Obama continued, “If we are unwilling to invest in the children of immigrants because they don’t look like us, we will diminish the prospects of our own children because those brown kids will represent a larger and larger share of America’s workforce.” A standing ovation and thunderous applause ensued. He invoked the literary hero, Atticus Finch to promote empathy between people, blacks, rural poor, transgenders and “even the middle class white guy” who has seen his world upended. “We have to pay attention and listen,” he said
What President Obama doesn’t understand about the people that voted his “legacy” out of office is that, by and large they don’t have an issue with immigration. It’s the illegal part they don’t like. It’s the fact that refugees and illegals are subsisting on their tax dollars or taking jobs that they themselves could be working. Mass numbers of people from other cultures don’t tend to assimilate, they form micro-communities in which they don’t have to learn to speak English or in worse case scenarios, like Muslim ghettos and no-go zones in Europe as well as the U.S., they attempt to install Sharia courts to subvert Constitutional law. Diversity doesn’t make us strong, unity does. E Pluribus Unum, from many, one.

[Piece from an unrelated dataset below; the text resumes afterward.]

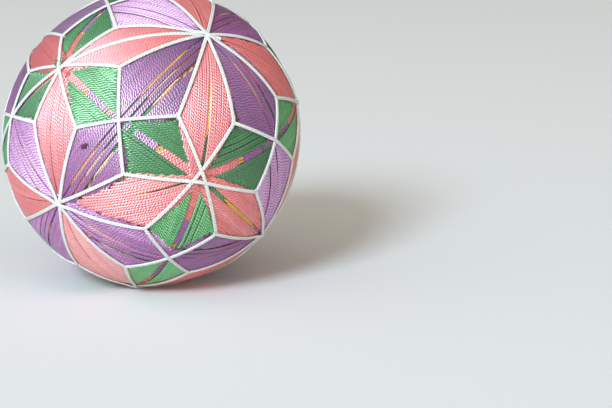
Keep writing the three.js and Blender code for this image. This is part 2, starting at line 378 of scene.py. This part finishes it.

The President boasted that no terror attack had been perpetrated on American soil in the last eight years and then he proceeded to list Boston, Orlando, San Bernardino and Ft. Hood as reminders of how dangerous radicalization can be. Were those not terrorist attacks? Are our law enforcement agencies truly “more effective and vigilant” when the FBI gets called off of investigations into the San Bernardino and Orlando shooters before the attacks occur?
Obama’s hypocrisy wrapped up in his final point. He said that when voter turn-out is at an all-time low among advanced democracies, we should be making it easier, not harder, to vote. Which is obviously a knock on states who require or want to require ID’s to vote. “When trust in our institutions is low,” he said, “we should reduce the amount of corrosive money in our politics.” That’s amusing when you remember that Hillary Clinton spent over $1 billion on a losing campaign when President-Elect Trump spent $79 million. Did he forget or did he intentionally back-hand Hillary?
President Barack Hussein Obama will leave office in 9 days. It is understandable why so many people love him. He is a gifted speaker who exudes confidence and charisma. His approval numbers are over 50% but over 2/3 of the country feel we are headed in the wrong direction. Obama’s legacy, written overwhelmingly by executive order will be gone just as easily.